SHORT TASK
Set down exactly the lines from the one with "Turn this picture" to the one with "towards the front.", both included, and no line outside that range.

(Scripts that build objects)
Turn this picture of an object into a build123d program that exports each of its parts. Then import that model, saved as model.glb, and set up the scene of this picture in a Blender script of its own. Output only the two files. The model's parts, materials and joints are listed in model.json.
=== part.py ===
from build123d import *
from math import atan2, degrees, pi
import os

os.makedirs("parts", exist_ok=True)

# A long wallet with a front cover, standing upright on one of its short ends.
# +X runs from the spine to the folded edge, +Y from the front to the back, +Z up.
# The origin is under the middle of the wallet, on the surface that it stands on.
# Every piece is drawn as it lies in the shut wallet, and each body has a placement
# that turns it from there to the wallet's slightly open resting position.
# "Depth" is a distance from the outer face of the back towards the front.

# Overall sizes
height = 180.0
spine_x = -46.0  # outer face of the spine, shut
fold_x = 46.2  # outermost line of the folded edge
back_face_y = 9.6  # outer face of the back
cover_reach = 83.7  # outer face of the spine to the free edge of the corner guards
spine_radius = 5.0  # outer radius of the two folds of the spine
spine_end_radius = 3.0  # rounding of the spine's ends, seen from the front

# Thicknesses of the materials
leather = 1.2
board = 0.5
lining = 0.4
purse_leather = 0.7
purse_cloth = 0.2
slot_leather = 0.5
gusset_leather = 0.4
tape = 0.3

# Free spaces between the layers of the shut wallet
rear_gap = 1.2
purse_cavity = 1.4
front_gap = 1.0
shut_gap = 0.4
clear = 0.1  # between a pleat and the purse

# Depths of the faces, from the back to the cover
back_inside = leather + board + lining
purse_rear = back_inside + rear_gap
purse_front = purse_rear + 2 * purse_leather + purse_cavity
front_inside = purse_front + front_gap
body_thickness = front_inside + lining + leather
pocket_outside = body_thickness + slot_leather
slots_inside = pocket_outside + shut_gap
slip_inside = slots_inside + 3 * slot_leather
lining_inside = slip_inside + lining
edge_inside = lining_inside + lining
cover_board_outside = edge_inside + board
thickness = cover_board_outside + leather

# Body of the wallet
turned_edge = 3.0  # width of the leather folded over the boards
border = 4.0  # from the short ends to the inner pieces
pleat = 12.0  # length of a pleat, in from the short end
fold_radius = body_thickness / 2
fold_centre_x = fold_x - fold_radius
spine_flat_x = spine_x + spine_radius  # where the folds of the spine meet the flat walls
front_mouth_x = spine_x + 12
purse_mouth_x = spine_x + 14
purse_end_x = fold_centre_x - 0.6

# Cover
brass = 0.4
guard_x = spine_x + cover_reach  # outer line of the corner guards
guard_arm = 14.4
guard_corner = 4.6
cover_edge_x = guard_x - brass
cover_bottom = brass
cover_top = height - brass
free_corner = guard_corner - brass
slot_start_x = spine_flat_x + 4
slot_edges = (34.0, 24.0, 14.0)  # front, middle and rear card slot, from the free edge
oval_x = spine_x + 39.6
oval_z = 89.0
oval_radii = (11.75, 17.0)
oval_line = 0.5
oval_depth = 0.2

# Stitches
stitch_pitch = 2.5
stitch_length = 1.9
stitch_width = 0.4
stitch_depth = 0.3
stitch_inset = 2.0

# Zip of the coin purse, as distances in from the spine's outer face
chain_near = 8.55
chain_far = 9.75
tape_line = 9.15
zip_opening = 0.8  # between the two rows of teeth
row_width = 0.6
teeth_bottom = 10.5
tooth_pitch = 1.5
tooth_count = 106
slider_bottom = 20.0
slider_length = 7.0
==
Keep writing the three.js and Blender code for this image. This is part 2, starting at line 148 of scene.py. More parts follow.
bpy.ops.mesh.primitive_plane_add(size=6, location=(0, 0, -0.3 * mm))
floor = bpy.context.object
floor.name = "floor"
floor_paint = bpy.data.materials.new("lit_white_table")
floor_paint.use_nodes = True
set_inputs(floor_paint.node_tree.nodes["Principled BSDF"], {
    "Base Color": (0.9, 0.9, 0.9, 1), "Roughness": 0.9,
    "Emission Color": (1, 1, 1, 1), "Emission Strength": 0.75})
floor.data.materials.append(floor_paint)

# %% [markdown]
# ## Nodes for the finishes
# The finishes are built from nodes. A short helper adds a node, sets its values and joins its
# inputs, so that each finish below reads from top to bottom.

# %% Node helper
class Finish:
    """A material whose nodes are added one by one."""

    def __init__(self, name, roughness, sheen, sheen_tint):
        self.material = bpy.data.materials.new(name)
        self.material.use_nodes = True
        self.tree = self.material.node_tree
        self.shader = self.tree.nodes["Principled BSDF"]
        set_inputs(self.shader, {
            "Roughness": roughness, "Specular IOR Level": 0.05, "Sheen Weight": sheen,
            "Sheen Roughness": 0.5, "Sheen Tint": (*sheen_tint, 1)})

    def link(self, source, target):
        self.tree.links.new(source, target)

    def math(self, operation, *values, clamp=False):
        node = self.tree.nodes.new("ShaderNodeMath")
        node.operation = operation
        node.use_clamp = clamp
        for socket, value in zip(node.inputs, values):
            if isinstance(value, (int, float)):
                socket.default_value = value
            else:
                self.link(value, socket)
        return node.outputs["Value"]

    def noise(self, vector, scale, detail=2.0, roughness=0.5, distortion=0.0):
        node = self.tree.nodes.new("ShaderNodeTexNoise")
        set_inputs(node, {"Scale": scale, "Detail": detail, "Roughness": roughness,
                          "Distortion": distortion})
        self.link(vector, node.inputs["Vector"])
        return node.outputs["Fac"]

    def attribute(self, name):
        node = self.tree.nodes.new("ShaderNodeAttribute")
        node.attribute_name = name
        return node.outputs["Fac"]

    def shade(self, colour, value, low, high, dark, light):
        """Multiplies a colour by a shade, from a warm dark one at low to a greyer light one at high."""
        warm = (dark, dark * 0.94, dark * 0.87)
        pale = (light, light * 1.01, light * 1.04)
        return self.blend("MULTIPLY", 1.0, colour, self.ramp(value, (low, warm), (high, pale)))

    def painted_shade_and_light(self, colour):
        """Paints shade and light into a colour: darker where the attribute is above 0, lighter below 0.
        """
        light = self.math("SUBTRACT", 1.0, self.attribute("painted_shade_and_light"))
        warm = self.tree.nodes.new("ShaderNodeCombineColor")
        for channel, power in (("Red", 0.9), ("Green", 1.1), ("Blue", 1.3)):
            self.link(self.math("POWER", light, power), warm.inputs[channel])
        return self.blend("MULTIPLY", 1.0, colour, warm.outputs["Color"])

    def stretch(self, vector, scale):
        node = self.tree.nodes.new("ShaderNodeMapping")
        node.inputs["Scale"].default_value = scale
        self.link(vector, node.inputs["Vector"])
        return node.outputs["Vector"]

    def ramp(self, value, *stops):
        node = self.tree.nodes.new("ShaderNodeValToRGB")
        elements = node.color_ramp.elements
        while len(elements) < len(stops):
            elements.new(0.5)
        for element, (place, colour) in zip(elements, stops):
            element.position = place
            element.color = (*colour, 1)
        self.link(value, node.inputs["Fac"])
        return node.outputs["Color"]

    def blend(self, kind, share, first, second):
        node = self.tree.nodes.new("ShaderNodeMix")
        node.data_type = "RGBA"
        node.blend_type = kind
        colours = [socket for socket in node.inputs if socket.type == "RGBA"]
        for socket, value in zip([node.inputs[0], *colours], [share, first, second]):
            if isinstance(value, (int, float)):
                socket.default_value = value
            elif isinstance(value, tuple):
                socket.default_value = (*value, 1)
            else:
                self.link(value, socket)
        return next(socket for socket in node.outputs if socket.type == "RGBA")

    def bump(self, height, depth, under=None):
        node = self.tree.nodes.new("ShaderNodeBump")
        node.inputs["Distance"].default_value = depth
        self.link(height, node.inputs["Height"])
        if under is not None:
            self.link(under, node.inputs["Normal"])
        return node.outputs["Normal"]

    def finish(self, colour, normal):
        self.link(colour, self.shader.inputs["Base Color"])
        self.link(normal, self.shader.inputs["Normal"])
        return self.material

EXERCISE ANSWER
Turn this picture of an object into a build123d program that exports each of its parts. Then import that model, saved as model.glb, and set up the scene of this picture in a Blender script of its own. Output only the two files. The model's parts, materials and joints are listed in model.json.
=== part.py ===
from build123d import *
from math import atan2, degrees, pi
import os

os.makedirs("parts", exist_ok=True)

# A long wallet with a front cover, standing upright on one of its short ends.
# +X runs from the spine to the folded edge, +Y from the front to the back, +Z up.
# The origin is under the middle of the wallet, on the surface that it stands on.
# Every piece is drawn as it lies in the shut wallet, and each body has a placement
# that turns it from there to the wallet's slightly open resting position.
# "Depth" is a distance from the outer face of the back towards the front.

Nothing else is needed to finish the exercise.